* **Aim of the task**
Read the data and repeat it in full, exactly.

** BEGIN **

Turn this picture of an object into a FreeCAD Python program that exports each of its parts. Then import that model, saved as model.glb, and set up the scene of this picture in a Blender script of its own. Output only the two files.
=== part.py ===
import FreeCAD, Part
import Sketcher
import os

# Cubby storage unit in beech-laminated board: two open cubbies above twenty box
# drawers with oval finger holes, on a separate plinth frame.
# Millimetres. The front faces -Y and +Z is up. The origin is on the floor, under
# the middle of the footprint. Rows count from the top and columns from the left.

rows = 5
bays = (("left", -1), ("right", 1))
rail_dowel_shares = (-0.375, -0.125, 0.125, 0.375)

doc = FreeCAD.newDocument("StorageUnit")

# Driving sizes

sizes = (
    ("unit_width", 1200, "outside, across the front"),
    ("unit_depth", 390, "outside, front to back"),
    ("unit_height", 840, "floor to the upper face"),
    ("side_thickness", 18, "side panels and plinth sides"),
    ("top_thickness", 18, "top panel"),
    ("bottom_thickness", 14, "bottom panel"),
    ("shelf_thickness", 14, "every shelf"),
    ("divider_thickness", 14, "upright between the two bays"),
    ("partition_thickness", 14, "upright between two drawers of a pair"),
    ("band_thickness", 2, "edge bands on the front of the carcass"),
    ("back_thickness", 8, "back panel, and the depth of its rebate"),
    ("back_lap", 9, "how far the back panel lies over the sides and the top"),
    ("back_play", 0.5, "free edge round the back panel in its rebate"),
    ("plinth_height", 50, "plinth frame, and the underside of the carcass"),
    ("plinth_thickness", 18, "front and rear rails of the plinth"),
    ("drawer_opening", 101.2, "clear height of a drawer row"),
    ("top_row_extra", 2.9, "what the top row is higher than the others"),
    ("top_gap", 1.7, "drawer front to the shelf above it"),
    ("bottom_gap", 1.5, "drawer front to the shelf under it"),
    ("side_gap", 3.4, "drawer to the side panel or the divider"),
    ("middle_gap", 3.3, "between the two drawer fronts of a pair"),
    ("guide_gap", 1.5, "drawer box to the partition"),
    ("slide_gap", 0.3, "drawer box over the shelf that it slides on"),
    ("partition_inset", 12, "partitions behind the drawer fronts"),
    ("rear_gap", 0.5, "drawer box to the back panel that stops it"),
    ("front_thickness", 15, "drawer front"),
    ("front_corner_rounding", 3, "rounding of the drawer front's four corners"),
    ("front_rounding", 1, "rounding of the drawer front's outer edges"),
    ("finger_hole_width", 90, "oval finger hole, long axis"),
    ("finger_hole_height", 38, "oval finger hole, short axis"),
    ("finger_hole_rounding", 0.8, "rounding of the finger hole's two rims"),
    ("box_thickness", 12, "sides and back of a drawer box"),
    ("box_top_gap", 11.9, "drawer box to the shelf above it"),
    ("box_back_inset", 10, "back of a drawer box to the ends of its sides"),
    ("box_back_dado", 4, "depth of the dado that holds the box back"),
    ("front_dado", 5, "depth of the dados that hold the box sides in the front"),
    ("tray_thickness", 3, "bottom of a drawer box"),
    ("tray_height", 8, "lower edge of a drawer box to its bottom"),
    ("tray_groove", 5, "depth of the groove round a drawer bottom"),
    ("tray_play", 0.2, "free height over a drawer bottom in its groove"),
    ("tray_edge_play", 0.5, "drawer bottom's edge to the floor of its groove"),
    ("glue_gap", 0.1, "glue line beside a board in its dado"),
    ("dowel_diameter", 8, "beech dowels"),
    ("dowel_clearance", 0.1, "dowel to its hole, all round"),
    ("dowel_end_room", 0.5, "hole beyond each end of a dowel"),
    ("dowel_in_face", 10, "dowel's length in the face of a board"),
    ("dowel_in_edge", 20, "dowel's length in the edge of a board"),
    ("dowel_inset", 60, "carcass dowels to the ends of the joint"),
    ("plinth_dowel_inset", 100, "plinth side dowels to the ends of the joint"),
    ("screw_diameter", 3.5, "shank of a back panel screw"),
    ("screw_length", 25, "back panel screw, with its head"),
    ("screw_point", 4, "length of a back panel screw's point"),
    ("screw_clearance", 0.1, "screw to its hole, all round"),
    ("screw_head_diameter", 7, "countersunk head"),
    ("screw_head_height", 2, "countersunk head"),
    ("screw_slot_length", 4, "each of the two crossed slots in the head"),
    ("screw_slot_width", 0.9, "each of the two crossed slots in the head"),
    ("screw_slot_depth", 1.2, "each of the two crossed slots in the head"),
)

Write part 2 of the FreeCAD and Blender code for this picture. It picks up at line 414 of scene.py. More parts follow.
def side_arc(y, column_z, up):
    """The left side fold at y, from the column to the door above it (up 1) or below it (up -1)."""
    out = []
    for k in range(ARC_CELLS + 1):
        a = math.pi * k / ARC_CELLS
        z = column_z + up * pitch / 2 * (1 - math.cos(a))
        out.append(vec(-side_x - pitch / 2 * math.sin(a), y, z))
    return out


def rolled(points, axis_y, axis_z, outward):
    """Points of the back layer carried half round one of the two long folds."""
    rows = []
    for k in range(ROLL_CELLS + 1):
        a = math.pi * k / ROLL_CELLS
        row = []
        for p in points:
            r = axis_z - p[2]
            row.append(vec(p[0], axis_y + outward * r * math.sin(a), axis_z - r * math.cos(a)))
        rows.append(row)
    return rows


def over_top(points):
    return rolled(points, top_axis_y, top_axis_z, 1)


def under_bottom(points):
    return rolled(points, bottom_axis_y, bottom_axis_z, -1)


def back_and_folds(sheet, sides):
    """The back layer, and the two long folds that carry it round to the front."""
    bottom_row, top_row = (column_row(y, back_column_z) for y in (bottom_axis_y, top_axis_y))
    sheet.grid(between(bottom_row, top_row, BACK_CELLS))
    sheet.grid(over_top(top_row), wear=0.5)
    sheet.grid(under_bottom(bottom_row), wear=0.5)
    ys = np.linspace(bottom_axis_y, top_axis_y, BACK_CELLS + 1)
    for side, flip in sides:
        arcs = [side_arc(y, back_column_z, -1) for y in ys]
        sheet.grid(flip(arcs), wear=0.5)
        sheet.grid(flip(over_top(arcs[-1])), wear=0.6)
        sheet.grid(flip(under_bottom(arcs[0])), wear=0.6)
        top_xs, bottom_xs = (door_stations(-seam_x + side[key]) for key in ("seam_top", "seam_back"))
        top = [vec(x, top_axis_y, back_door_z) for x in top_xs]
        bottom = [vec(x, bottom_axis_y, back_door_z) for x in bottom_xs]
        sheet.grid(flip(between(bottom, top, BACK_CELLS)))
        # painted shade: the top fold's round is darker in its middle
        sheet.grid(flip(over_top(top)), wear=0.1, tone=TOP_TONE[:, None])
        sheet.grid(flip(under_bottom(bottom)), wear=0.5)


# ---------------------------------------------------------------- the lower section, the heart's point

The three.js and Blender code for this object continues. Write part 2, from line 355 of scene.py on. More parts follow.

** END **

* **Worked solution**
Turn this picture of an object into a FreeCAD Python program that exports each of its parts. Then import that model, saved as model.glb, and set up the scene of this picture in a Blender script of its own. Output only the two files.
=== part.py ===
import FreeCAD, Part
import Sketcher
import os

# Cubby storage unit in beech-laminated board: two open cubbies above twenty box
# drawers with oval finger holes, on a separate plinth frame.
# Millimetres. The front faces -Y and +Z is up. The origin is on the floor, under
# the middle of the footprint. Rows count from the top and columns from the left.

rows = 5
bays = (("left", -1), ("right", 1))
rail_dowel_shares = (-0.375, -0.125, 0.125, 0.375)

doc = FreeCAD.newDocument("StorageUnit")

# Driving sizes

sizes = (
    ("unit_width", 1200, "outside, across the front"),
    ("unit_depth", 390, "outside, front to back"),
    ("unit_height", 840, "floor to the upper face"),
    ("side_thickness", 18, "side panels and plinth sides"),
    ("top_thickness", 18, "top panel"),
    ("bottom_thickness", 14, "bottom panel"),
    ("shelf_thickness", 14, "every shelf"),
    ("divider_thickness", 14, "upright between the two bays"),
    ("partition_thickness", 14, "upright between two drawers of a pair"),
    ("band_thickness", 2, "edge bands on the front of the carcass"),
    ("back_thickness", 8, "back panel, and the depth of its rebate"),
    ("back_lap", 9, "how far the back panel lies over the sides and the top"),
    ("back_play", 0.5, "free edge round the back panel in its rebate"),
    ("plinth_height", 50, "plinth frame, and the underside of the carcass"),
    ("plinth_thickness", 18, "front and rear rails of the plinth"),
    ("drawer_opening", 101.2, "clear height of a drawer row"),
    ("top_row_extra", 2.9, "what the top row is higher than the others"),
    ("top_gap", 1.7, "drawer front to the shelf above it"),
    ("bottom_gap", 1.5, "drawer front to the shelf under it"),
    ("side_gap", 3.4, "drawer to the side panel or the divider"),
    ("middle_gap", 3.3, "between the two drawer fronts of a pair"),
    ("guide_gap", 1.5, "drawer box to the partition"),
    ("slide_gap", 0.3, "drawer box over the shelf that it slides on"),
    ("partition_inset", 12, "partitions behind the drawer fronts"),
    ("rear_gap", 0.5, "drawer box to the back panel that stops it"),
    ("front_thickness", 15, "drawer front"),
    ("front_corner_rounding", 3, "rounding of the drawer front's four corners"),
    ("front_rounding", 1, "rounding of the drawer front's outer edges"),
    ("finger_hole_width", 90, "oval finger hole, long axis"),
    ("finger_hole_height", 38, "oval finger hole, short axis"),
    ("finger_hole_rounding", 0.8, "rounding of the finger hole's two rims"),
    ("box_thickness", 12, "sides and back of a drawer box"),
    ("box_top_gap", 11.9, "drawer box to the shelf above it"),
    ("box_back_inset", 10, "back of a drawer box to the ends of its sides"),
    ("box_back_dado", 4, "depth of the dado that holds the box back"),
    ("front_dado", 5, "depth of the dados that hold the box sides in the front"),
    ("tray_thickness", 3, "bottom of a drawer box"),
    ("tray_height", 8, "lower edge of a drawer box to its bottom"),
    ("tray_groove", 5, "depth of the groove round a drawer bottom"),
    ("tray_play", 0.2, "free height over a drawer bottom in its groove"),
    ("tray_edge_play", 0.5, "drawer bottom's edge to the floor of its groove"),
    ("glue_gap", 0.1, "glue line beside a board in its dado"),
    ("dowel_diameter", 8, "beech dowels"),
    ("dowel_clearance", 0.1, "dowel to its hole, all round"),
    ("dowel_end_room", 0.5, "hole beyond each end of a dowel"),
    ("dowel_in_face", 10, "dowel's length in the face of a board"),
    ("dowel_in_edge", 20, "dowel's length in the edge of a board"),
    ("dowel_inset", 60, "carcass dowels to the ends of the joint"),
    ("plinth_dowel_inset", 100, "plinth side dowels to the ends of the joint"),
    ("screw_diameter", 3.5, "shank of a back panel screw"),
    ("screw_length", 25, "back panel screw, with its head"),
    ("screw_point", 4, "length of a back panel screw's point"),
    ("screw_clearance", 0.1, "screw to its hole, all round"),
    ("screw_head_diameter", 7, "countersunk head"),
    ("screw_head_height", 2, "countersunk head"),
    ("screw_slot_length", 4, "each of the two crossed slots in the head"),
    ("screw_slot_width", 0.9, "each of the two crossed slots in the head"),
    ("screw_slot_depth", 1.2, "each of the two crossed slots in the head"),
)

Write part 2 of the FreeCAD and Blender code for this picture. It picks up at line 414 of scene.py. More parts follow.
def side_arc(y, column_z, up):
    """The left side fold at y, from the column to the door above it (up 1) or below it (up -1)."""
    out = []
    for k in range(ARC_CELLS + 1):
        a = math.pi * k / ARC_CELLS
        z = column_z + up * pitch / 2 * (1 - math.cos(a))
        out.append(vec(-side_x - pitch / 2 * math.sin(a), y, z))
    return out


def rolled(points, axis_y, axis_z, outward):
    """Points of the back layer carried half round one of the two long folds."""
    rows = []
    for k in range(ROLL_CELLS + 1):
        a = math.pi * k / ROLL_CELLS
        row = []
        for p in points:
            r = axis_z - p[2]
            row.append(vec(p[0], axis_y + outward * r * math.sin(a), axis_z - r * math.cos(a)))
        rows.append(row)
    return rows


def over_top(points):
    return rolled(points, top_axis_y, top_axis_z, 1)


def under_bottom(points):
    return rolled(points, bottom_axis_y, bottom_axis_z, -1)


def back_and_folds(sheet, sides):
    """The back layer, and the two long folds that carry it round to the front."""
    bottom_row, top_row = (column_row(y, back_column_z) for y in (bottom_axis_y, top_axis_y))
    sheet.grid(between(bottom_row, top_row, BACK_CELLS))
    sheet.grid(over_top(top_row), wear=0.5)
    sheet.grid(under_bottom(bottom_row), wear=0.5)
    ys = np.linspace(bottom_axis_y, top_axis_y, BACK_CELLS + 1)
    for side, flip in sides:
        arcs = [side_arc(y, back_column_z, -1) for y in ys]
        sheet.grid(flip(arcs), wear=0.5)
        sheet.grid(flip(over_top(arcs[-1])), wear=0.6)
        sheet.grid(flip(under_bottom(arcs[0])), wear=0.6)
        top_xs, bottom_xs = (door_stations(-seam_x + side[key]) for key in ("seam_top", "seam_back"))
        top = [vec(x, top_axis_y, back_door_z) for x in top_xs]
        bottom = [vec(x, bottom_axis_y, back_door_z) for x in bottom_xs]
        sheet.grid(flip(between(bottom, top, BACK_CELLS)))
        # painted shade: the top fold's round is darker in its middle
        sheet.grid(flip(over_top(top)), wear=0.1, tone=TOP_TONE[:, None])
        sheet.grid(flip(under_bottom(bottom)), wear=0.5)


# ---------------------------------------------------------------- the lower section, the heart's point

The three.js and Blender code for this object continues. Write part 2, from line 355 of scene.py on. More parts follow.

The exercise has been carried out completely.